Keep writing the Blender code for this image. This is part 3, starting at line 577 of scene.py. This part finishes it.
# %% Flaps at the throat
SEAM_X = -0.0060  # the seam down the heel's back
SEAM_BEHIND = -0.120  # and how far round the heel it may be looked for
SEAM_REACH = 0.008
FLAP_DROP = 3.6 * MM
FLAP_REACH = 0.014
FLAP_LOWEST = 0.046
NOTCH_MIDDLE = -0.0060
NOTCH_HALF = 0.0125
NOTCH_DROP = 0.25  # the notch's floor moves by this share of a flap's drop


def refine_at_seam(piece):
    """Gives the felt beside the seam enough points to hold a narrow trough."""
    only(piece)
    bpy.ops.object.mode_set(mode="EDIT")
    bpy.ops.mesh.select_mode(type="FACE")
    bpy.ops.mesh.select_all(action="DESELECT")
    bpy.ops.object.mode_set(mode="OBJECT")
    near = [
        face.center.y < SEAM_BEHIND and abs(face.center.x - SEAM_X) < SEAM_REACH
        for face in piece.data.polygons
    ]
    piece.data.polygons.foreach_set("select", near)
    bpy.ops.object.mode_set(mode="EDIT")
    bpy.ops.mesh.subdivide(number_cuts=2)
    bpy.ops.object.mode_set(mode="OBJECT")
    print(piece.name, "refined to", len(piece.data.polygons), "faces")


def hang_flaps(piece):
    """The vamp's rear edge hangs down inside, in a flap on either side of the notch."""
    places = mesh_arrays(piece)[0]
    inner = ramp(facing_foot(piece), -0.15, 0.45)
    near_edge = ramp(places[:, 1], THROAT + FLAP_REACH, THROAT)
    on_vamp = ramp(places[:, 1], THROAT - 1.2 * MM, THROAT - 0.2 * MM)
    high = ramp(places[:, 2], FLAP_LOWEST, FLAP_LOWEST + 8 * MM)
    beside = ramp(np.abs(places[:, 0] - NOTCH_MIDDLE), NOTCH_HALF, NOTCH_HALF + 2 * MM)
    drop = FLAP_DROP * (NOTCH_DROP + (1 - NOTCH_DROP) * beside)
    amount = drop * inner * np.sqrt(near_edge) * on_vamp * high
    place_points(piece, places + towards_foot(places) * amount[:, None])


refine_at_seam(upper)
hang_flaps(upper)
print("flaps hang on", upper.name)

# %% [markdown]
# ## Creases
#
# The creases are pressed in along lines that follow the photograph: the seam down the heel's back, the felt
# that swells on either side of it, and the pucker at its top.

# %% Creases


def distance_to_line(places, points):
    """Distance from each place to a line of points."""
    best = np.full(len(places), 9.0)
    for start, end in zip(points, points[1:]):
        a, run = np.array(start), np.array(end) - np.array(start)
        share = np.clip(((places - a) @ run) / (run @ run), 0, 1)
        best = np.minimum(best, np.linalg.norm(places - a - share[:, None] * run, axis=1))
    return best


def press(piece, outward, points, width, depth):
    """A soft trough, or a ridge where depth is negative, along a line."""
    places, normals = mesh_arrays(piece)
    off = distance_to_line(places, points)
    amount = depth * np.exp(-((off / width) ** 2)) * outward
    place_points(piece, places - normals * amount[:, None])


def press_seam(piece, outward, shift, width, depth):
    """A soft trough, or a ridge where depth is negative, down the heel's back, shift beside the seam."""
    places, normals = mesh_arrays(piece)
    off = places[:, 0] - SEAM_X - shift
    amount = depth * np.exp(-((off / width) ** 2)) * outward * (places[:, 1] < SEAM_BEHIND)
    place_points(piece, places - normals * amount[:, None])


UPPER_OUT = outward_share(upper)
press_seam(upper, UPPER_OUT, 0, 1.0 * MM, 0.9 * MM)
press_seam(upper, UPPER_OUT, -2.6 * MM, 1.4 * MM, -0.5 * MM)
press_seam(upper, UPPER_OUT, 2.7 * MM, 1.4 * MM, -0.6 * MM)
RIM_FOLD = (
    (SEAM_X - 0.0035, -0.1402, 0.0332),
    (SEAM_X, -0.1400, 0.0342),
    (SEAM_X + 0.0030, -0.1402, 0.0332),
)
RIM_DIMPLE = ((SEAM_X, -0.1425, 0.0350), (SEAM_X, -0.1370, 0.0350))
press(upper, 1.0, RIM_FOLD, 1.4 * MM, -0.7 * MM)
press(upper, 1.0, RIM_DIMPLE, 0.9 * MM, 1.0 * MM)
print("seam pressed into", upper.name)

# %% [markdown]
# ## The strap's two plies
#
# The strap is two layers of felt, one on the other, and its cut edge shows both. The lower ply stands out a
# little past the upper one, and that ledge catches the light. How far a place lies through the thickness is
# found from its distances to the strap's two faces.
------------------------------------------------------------
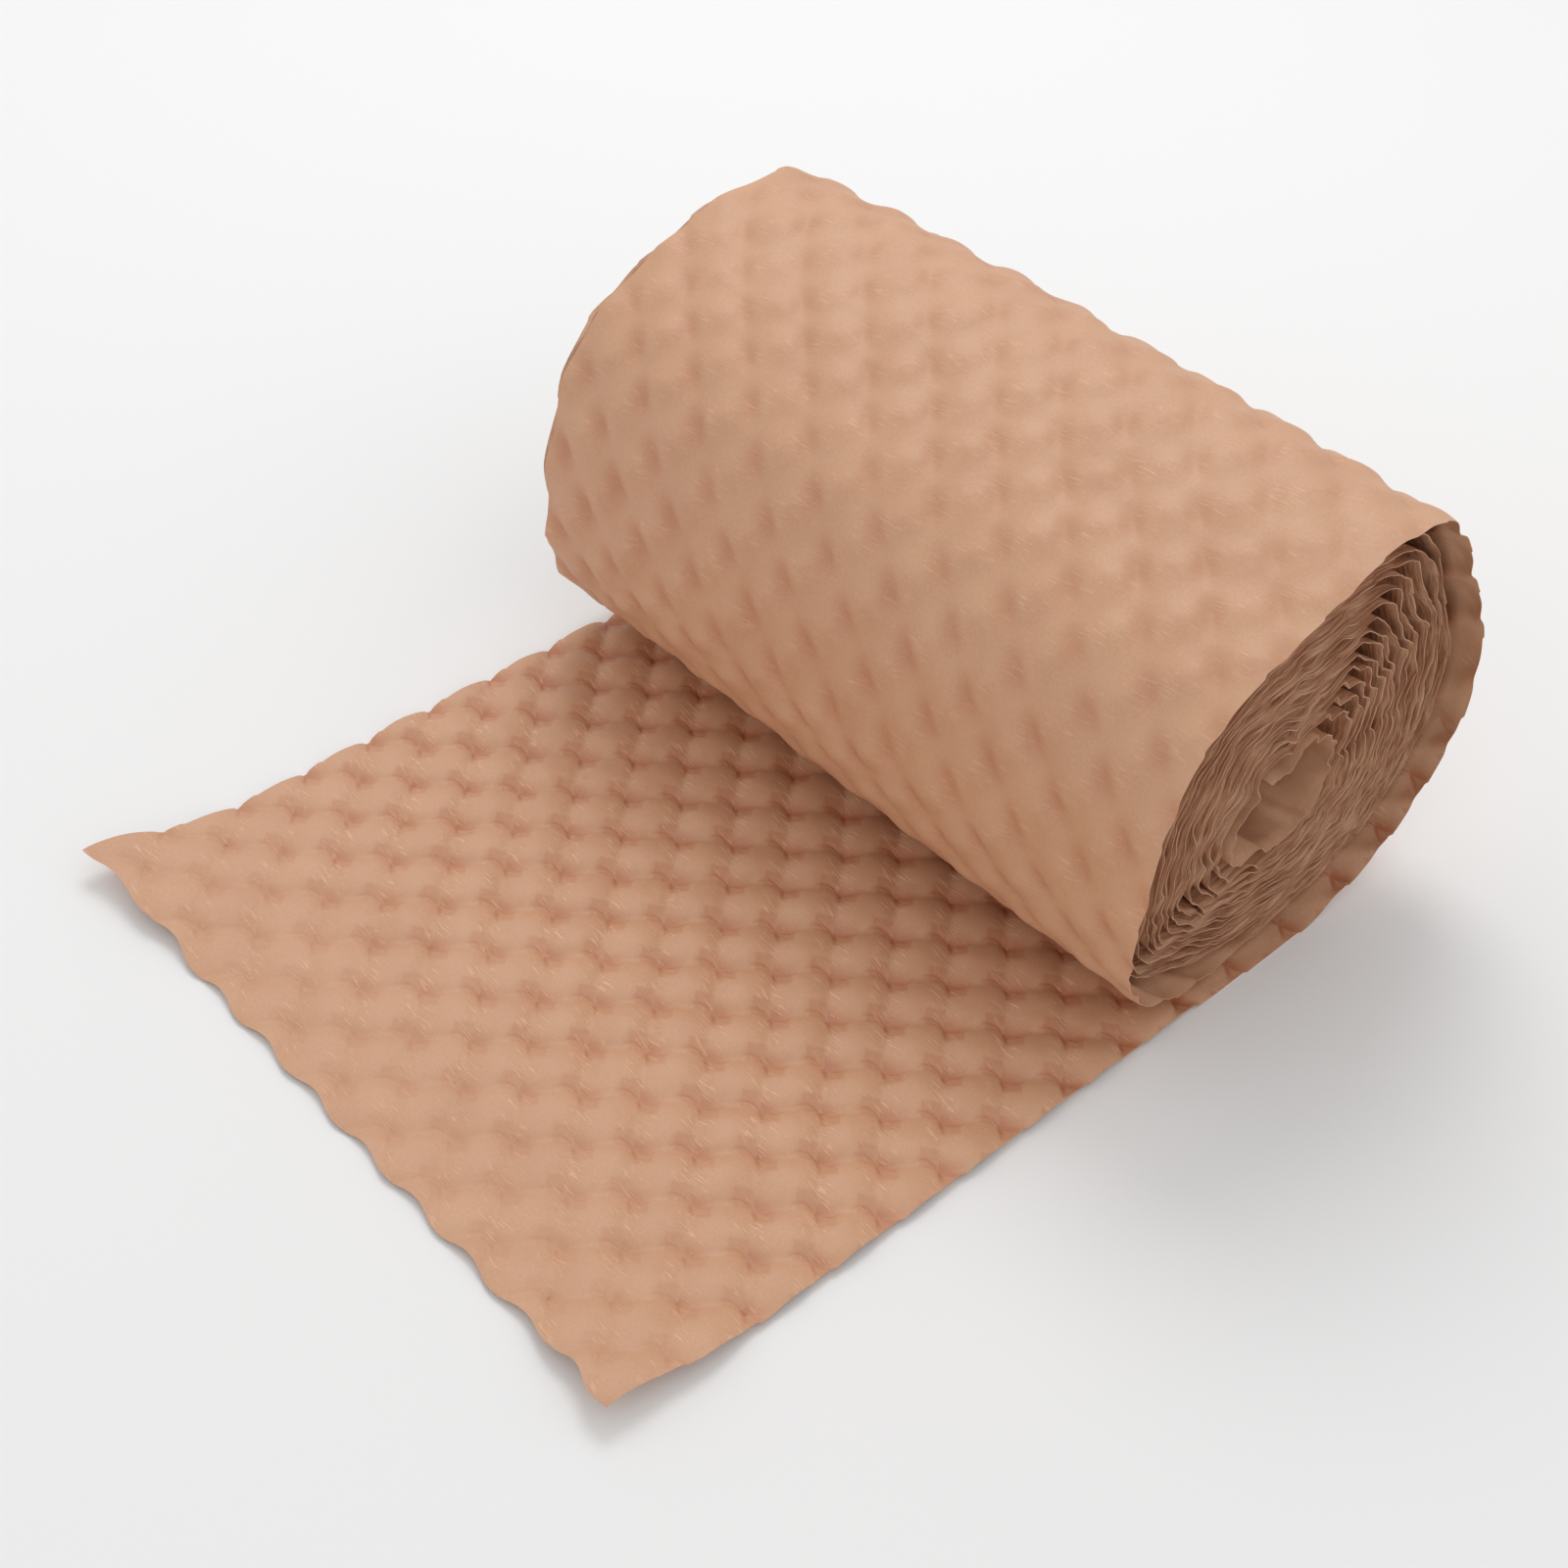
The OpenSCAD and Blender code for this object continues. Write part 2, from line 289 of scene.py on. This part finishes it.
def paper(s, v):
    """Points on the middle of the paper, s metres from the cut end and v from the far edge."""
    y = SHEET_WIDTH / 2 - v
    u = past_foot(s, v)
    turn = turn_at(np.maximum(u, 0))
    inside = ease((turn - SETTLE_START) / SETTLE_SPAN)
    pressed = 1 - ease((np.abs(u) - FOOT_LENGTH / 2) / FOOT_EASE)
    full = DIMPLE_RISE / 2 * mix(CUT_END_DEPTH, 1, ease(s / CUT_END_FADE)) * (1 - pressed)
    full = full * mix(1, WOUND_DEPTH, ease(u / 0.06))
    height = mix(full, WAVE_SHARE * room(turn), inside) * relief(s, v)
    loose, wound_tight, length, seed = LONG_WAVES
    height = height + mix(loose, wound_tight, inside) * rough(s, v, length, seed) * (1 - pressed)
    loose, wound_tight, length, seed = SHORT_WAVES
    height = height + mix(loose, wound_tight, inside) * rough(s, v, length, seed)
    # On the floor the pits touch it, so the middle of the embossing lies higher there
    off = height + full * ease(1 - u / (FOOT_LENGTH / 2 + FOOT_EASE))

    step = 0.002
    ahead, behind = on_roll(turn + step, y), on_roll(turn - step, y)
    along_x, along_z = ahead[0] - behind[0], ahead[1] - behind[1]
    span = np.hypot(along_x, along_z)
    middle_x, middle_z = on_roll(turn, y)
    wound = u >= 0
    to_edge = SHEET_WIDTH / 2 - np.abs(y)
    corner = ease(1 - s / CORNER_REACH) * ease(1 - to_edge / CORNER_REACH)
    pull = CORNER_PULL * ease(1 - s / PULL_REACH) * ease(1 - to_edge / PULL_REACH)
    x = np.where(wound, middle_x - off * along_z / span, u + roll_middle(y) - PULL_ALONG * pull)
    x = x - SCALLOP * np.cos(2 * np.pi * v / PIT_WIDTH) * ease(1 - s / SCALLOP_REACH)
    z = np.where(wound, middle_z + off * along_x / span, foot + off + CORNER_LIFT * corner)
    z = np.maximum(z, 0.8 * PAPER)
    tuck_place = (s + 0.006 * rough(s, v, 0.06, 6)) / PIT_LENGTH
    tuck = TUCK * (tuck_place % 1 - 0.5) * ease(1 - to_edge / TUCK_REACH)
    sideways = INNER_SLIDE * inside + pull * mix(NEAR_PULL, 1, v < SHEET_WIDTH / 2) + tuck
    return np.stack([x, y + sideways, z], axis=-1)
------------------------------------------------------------
### What the task requires
From the records above, transcribe without alteration every line from the one with "The OpenSCAD and" to the one with "off = height", inclusive.

### Answer to this task
The OpenSCAD and Blender code for this object continues. Write part 2, from line 289 of scene.py on. This part finishes it.
def paper(s, v):
    """Points on the middle of the paper, s metres from the cut end and v from the far edge."""
    y = SHEET_WIDTH / 2 - v
    u = past_foot(s, v)
    turn = turn_at(np.maximum(u, 0))
    inside = ease((turn - SETTLE_START) / SETTLE_SPAN)
    pressed = 1 - ease((np.abs(u) - FOOT_LENGTH / 2) / FOOT_EASE)
    full = DIMPLE_RISE / 2 * mix(CUT_END_DEPTH, 1, ease(s / CUT_END_FADE)) * (1 - pressed)
    full = full * mix(1, WOUND_DEPTH, ease(u / 0.06))
    height = mix(full, WAVE_SHARE * room(turn), inside) * relief(s, v)
    loose, wound_tight, length, seed = LONG_WAVES
    height = height + mix(loose, wound_tight, inside) * rough(s, v, length, seed) * (1 - pressed)
    loose, wound_tight, length, seed = SHORT_WAVES
    height = height + mix(loose, wound_tight, inside) * rough(s, v, length, seed)
    # On the floor the pits touch it, so the middle of the embossing lies higher there
    off = height + full * ease(1 - u / (FOOT_LENGTH / 2 + FOOT_EASE))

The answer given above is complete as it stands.